Choice tunes abound, but to single some out we can go with “Beautiful Dream” which sounds like one and coins the musician’s motto, “It’s hard to wake up to the setting sun.” The captivating jangle of a mandolin and guitar with gorgeous voices of “Don’t You Ever Forget”, the murky minor-key title track that would fit comfortably alongside Dylan’s “Time Out of Mind” until it explodes into rocking deliciousness halfway through.  “Time,” co-written with Mando Saenz, is arpeggiated deliciousness about a “bird on a wing with X-ray eyes.”

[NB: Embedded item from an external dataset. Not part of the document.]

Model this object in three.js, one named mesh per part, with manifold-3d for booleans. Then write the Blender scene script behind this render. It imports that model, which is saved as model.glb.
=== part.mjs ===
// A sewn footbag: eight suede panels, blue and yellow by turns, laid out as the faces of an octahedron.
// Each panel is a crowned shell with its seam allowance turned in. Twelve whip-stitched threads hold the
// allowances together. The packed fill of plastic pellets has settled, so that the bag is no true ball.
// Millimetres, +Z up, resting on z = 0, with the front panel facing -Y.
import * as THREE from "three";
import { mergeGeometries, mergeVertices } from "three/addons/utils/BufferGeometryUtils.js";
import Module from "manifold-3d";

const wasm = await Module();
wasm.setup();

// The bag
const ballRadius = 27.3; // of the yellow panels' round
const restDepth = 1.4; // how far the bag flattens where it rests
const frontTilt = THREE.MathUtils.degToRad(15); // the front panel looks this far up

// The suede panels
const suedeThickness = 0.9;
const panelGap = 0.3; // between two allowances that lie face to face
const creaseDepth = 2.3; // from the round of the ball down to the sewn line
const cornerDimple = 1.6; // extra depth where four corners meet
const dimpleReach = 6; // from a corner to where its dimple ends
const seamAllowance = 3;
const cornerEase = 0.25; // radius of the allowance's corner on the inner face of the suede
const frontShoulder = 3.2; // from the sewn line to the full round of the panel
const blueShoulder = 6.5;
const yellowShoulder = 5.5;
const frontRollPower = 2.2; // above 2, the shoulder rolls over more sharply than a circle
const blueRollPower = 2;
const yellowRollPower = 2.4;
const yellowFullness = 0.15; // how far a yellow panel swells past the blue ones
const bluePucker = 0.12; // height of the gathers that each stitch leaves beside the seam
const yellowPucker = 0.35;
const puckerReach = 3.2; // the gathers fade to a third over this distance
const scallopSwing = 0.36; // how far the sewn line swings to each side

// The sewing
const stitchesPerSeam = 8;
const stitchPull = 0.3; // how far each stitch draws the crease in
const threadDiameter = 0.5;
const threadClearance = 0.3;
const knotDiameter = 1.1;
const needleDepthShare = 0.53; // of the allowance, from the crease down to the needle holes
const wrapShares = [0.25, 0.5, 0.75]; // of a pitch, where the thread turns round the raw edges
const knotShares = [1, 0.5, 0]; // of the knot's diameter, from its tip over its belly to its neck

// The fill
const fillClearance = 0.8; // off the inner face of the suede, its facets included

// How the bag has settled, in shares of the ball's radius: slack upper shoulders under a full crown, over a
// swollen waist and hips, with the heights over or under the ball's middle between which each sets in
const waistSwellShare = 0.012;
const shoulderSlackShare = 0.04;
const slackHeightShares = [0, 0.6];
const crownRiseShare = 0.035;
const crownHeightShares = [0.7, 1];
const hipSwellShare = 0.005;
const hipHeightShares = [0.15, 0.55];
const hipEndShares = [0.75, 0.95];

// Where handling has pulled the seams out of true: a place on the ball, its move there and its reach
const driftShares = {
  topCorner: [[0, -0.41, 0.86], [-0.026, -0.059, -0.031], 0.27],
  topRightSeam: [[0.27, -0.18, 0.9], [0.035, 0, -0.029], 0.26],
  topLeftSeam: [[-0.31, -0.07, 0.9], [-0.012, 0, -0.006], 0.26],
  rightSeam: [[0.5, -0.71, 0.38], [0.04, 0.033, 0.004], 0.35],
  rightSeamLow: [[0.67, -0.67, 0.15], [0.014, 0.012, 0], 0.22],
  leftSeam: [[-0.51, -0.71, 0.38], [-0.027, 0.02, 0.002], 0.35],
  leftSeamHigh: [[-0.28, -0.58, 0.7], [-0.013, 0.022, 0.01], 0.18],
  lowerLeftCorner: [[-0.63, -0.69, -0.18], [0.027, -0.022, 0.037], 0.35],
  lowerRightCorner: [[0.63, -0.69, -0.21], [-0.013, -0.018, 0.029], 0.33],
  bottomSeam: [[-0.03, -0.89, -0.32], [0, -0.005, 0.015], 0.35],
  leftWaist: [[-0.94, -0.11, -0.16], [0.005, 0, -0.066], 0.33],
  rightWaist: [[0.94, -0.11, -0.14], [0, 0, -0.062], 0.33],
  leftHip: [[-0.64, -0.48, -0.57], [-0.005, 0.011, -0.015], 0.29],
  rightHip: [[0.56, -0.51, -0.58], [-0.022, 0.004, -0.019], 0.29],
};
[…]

No teenage starlet, Amelia shouldered her guitar in Boston for years, then Seattle, and now in East Nashville, where she’s been in the trenches for a good many years. Google “paid her dues” and there she is, with her reddish-brown shoulder length locks, eyeglasses and a smile. Then the unthinkable happened – her 2019 record Rhythm of the Rain actually stuck to the wall, doing well in the charts and spring-boarding Amelia from playing Tuesday nights for tips to actually headlining venues and god forbid getting somewhere! It couldn’t happen to a better artist, and one listen to Love I Swore will be a very convincing listen to one of America’s great “new” singer-songwriters. She just wants to get up and sing and she couldn’t care less about any ice on the wing.